▶ **RAW RECORDS**
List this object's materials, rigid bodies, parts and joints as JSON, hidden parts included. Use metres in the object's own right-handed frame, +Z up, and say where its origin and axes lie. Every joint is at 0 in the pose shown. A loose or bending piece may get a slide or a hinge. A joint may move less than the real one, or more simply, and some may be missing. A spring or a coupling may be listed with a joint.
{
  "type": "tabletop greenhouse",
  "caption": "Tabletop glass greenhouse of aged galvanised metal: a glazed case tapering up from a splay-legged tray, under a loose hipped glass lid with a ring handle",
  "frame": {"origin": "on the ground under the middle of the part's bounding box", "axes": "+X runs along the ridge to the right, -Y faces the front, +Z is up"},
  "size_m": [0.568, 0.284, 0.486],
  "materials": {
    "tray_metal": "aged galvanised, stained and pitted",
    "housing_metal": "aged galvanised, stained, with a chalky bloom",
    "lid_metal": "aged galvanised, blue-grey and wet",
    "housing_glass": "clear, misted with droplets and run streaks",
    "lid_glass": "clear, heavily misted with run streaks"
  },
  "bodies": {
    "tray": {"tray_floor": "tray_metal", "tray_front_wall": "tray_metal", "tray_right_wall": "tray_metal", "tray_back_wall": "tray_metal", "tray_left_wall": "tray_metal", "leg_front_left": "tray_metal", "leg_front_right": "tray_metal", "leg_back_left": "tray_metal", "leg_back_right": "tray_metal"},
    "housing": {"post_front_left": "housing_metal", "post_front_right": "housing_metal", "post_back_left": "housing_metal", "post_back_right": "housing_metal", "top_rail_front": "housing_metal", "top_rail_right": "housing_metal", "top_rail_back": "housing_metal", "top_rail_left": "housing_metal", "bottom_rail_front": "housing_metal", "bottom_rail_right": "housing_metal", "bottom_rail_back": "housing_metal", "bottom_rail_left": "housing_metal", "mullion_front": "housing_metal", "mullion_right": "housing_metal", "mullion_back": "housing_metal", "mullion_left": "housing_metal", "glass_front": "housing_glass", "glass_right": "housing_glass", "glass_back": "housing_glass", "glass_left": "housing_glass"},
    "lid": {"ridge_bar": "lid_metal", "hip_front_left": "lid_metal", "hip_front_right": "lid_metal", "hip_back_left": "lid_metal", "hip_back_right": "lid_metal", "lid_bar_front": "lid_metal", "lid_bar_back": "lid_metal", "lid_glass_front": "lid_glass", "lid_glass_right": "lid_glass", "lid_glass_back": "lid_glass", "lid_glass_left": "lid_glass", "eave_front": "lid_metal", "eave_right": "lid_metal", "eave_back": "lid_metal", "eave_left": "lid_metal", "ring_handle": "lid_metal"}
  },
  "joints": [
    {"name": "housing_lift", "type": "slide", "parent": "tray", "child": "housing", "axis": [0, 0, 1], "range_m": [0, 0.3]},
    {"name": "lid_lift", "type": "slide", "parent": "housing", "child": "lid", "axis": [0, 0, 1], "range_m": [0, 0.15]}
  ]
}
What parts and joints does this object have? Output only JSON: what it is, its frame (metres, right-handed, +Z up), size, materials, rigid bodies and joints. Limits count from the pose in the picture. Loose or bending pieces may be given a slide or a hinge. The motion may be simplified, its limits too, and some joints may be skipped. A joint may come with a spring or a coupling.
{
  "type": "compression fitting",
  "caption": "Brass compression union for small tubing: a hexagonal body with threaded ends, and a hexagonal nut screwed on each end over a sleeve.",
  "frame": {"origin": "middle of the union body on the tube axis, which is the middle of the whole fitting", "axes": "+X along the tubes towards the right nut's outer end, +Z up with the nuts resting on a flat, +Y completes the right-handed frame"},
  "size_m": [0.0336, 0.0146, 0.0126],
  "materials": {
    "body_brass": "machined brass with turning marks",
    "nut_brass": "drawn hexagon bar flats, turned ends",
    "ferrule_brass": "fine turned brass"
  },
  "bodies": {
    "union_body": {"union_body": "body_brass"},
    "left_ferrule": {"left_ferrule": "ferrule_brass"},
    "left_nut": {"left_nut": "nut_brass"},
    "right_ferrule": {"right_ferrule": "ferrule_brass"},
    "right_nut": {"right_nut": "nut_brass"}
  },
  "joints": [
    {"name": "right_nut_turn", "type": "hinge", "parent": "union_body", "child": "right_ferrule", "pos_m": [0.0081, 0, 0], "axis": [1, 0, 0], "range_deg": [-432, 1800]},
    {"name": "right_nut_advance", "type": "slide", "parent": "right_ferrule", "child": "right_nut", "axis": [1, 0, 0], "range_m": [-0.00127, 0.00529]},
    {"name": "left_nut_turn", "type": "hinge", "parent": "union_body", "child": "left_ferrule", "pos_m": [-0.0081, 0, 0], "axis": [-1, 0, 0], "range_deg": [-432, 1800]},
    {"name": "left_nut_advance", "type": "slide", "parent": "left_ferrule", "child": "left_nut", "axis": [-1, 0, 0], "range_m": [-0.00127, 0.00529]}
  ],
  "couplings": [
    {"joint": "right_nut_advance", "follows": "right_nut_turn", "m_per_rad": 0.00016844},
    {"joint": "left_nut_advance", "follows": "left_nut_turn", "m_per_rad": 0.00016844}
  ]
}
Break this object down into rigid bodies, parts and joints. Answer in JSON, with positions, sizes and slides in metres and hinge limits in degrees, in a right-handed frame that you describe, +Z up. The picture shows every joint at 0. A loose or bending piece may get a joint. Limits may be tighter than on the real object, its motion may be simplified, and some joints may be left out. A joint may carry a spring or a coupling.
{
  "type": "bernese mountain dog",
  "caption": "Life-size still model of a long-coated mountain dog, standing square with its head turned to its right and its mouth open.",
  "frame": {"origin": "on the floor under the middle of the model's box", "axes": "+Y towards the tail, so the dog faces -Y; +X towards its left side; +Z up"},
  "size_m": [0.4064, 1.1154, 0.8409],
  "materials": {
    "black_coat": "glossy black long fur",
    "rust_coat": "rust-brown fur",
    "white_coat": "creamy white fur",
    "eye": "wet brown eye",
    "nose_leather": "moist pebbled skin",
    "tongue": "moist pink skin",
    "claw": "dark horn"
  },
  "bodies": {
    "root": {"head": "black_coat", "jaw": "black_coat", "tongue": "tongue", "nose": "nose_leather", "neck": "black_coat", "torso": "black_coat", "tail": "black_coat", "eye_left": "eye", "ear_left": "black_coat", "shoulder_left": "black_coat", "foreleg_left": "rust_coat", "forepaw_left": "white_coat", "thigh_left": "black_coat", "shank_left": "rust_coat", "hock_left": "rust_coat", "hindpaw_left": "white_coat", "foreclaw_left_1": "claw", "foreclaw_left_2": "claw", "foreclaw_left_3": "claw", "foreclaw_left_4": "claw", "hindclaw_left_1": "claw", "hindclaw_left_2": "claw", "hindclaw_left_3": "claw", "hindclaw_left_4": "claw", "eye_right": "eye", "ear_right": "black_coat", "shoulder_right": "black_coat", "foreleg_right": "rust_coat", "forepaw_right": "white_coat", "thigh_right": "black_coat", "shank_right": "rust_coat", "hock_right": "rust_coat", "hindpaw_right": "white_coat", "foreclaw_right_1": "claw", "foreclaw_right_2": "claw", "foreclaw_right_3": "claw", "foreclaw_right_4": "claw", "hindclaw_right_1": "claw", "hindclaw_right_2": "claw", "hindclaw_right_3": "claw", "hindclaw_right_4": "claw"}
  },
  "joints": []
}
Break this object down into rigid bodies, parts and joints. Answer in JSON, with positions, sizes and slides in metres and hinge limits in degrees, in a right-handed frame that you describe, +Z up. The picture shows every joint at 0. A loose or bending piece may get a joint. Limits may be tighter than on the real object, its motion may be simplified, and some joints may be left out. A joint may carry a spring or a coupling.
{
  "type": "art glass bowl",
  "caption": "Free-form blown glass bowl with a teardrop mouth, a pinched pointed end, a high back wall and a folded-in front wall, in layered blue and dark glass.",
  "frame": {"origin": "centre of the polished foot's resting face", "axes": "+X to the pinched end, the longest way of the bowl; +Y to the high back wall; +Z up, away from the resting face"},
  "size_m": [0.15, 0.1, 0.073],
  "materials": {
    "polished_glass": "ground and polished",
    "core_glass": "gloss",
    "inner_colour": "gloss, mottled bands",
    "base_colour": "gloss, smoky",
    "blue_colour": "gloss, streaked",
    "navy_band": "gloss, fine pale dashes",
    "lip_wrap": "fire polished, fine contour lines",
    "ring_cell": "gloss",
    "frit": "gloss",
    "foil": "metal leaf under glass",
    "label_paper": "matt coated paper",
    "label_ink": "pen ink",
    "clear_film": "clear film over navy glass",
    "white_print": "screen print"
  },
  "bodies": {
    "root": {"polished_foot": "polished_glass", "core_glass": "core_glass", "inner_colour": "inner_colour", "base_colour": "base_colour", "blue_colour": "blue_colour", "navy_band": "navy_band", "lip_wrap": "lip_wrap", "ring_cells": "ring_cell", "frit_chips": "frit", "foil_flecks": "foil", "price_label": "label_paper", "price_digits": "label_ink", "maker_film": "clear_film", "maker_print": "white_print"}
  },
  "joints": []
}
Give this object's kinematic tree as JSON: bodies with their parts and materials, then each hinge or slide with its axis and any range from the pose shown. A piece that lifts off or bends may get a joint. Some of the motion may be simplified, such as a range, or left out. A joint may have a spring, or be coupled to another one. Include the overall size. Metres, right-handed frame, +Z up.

▶ **GIVEN PROBLEM**
State how many lines of the listing above include the word "each". Give nothing but the number.

▶ **THE RESPONSE**
2